*TASK OBJECTIVE:*
Up to and including the line that contains "turned(label, profile, place)", write out each line of the material from its first line, exactly.

*COLLECTED MATERIAL:*
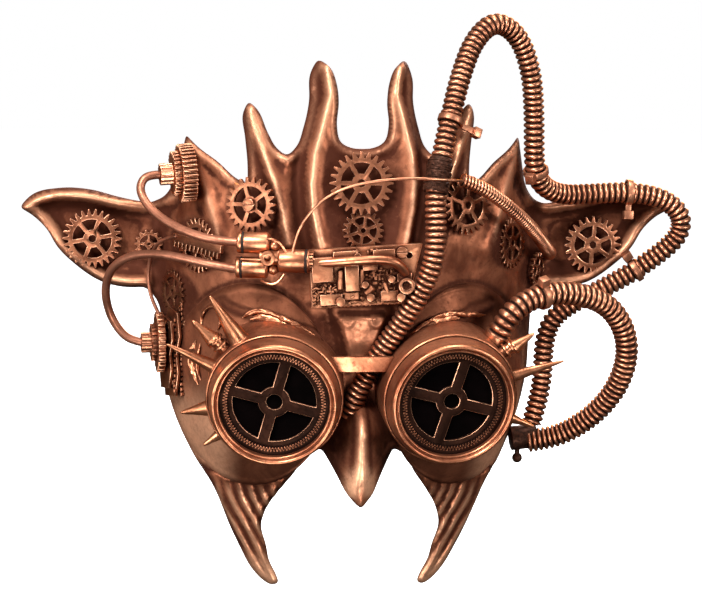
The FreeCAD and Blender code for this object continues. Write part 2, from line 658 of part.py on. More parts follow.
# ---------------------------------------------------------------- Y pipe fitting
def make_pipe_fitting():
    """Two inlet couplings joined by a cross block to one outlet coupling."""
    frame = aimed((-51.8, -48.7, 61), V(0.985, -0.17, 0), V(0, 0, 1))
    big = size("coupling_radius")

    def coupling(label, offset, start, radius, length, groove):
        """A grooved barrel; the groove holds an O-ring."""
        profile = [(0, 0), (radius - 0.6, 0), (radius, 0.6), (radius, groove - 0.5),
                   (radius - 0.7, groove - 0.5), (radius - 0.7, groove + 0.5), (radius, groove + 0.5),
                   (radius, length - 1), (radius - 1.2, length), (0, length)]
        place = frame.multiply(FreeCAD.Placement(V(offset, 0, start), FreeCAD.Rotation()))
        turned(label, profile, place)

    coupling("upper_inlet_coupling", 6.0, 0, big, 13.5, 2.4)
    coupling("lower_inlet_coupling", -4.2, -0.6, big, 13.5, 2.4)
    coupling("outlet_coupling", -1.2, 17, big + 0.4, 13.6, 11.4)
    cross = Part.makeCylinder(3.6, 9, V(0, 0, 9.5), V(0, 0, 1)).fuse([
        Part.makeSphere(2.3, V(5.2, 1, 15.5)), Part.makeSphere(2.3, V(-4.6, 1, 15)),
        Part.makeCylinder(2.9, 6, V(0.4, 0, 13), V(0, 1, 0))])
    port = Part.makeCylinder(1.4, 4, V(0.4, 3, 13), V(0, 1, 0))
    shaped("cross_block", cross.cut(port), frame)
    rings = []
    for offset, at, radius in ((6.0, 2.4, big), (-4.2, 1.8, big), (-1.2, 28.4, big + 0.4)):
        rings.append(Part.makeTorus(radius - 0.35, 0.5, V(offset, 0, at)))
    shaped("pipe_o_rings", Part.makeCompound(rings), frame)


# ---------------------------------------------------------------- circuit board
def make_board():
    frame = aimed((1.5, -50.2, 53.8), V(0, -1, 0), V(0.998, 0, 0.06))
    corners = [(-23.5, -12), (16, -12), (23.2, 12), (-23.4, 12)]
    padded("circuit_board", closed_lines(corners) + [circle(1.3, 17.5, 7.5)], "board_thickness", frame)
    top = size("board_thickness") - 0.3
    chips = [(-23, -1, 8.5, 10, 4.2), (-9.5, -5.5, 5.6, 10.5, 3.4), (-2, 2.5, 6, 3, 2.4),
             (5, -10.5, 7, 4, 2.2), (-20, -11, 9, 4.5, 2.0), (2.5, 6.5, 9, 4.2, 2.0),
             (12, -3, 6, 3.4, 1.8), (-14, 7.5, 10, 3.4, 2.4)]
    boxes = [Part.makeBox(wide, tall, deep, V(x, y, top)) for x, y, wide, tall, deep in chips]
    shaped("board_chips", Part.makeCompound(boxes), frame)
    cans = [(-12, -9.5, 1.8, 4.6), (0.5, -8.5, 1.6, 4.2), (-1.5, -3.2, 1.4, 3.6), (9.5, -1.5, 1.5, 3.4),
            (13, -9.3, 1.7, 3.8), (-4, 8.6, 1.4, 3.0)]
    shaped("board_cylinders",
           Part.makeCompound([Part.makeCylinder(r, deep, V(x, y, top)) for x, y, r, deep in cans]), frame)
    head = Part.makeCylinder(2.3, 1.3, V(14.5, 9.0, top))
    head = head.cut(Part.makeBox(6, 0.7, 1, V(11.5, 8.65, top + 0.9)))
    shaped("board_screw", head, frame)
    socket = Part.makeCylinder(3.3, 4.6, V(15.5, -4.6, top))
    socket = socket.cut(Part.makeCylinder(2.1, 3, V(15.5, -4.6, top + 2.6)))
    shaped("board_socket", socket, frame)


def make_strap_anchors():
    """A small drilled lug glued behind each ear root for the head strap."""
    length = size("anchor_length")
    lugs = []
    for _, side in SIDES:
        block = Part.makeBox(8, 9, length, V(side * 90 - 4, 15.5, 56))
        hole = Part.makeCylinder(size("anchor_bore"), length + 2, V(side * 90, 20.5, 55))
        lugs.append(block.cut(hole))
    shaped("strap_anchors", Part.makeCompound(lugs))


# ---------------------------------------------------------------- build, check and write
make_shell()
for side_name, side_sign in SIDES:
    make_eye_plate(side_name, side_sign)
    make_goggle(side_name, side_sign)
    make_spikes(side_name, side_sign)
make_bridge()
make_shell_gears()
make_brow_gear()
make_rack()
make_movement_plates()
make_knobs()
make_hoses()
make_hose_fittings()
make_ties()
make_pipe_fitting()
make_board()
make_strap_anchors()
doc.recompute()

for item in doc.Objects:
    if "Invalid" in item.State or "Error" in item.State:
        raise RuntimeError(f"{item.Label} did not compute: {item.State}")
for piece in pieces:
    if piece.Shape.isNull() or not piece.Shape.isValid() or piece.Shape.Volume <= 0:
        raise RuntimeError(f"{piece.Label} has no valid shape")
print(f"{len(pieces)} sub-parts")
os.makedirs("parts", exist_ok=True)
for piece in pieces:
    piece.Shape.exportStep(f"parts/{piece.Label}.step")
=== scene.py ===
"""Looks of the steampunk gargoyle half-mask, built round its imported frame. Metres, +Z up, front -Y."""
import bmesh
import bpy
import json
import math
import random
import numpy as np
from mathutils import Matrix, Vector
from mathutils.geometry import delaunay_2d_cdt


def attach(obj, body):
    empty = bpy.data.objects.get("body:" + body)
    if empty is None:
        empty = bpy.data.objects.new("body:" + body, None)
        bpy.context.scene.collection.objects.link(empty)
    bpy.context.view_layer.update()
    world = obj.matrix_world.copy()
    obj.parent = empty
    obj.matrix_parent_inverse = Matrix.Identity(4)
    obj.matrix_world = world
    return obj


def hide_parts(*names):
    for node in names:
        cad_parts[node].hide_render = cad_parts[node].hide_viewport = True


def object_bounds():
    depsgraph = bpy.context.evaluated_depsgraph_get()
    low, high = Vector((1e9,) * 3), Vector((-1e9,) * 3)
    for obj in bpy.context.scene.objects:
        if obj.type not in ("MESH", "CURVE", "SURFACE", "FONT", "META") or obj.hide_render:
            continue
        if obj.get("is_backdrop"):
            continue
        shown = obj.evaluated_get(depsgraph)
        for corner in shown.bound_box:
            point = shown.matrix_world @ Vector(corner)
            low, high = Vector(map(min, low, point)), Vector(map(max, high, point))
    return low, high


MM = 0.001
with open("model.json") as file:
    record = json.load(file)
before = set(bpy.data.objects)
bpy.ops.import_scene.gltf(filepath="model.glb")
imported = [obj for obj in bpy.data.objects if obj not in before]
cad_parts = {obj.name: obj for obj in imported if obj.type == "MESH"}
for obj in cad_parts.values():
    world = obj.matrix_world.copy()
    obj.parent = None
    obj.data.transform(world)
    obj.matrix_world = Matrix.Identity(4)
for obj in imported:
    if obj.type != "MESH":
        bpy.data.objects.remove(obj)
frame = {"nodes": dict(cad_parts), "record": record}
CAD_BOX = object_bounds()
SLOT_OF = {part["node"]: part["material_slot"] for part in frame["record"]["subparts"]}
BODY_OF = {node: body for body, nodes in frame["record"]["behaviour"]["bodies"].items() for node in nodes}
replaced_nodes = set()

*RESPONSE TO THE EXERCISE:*
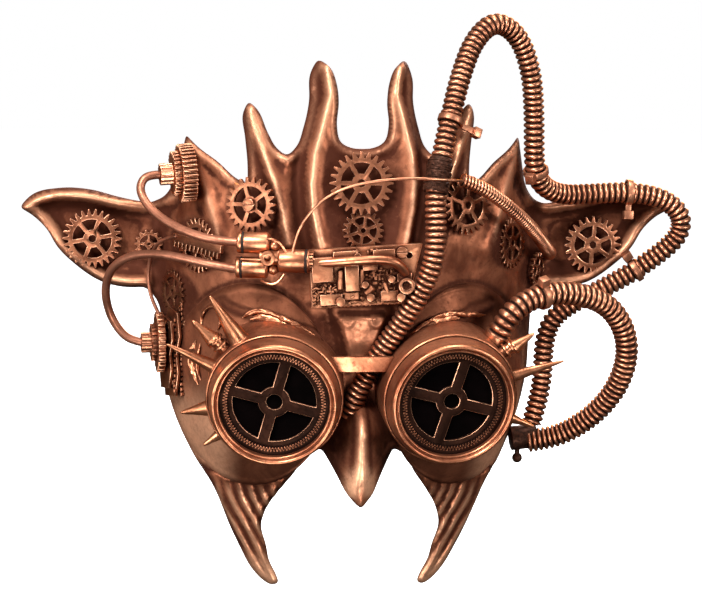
The FreeCAD and Blender code for this object continues. Write part 2, from line 658 of part.py on. More parts follow.
# ---------------------------------------------------------------- Y pipe fitting
def make_pipe_fitting():
    """Two inlet couplings joined by a cross block to one outlet coupling."""
    frame = aimed((-51.8, -48.7, 61), V(0.985, -0.17, 0), V(0, 0, 1))
    big = size("coupling_radius")

    def coupling(label, offset, start, radius, length, groove):
        """A grooved barrel; the groove holds an O-ring."""
        profile = [(0, 0), (radius - 0.6, 0), (radius, 0.6), (radius, groove - 0.5),
                   (radius - 0.7, groove - 0.5), (radius - 0.7, groove + 0.5), (radius, groove + 0.5),
                   (radius, length - 1), (radius - 1.2, length), (0, length)]
        place = frame.multiply(FreeCAD.Placement(V(offset, 0, start), FreeCAD.Rotation()))
        turned(label, profile, place)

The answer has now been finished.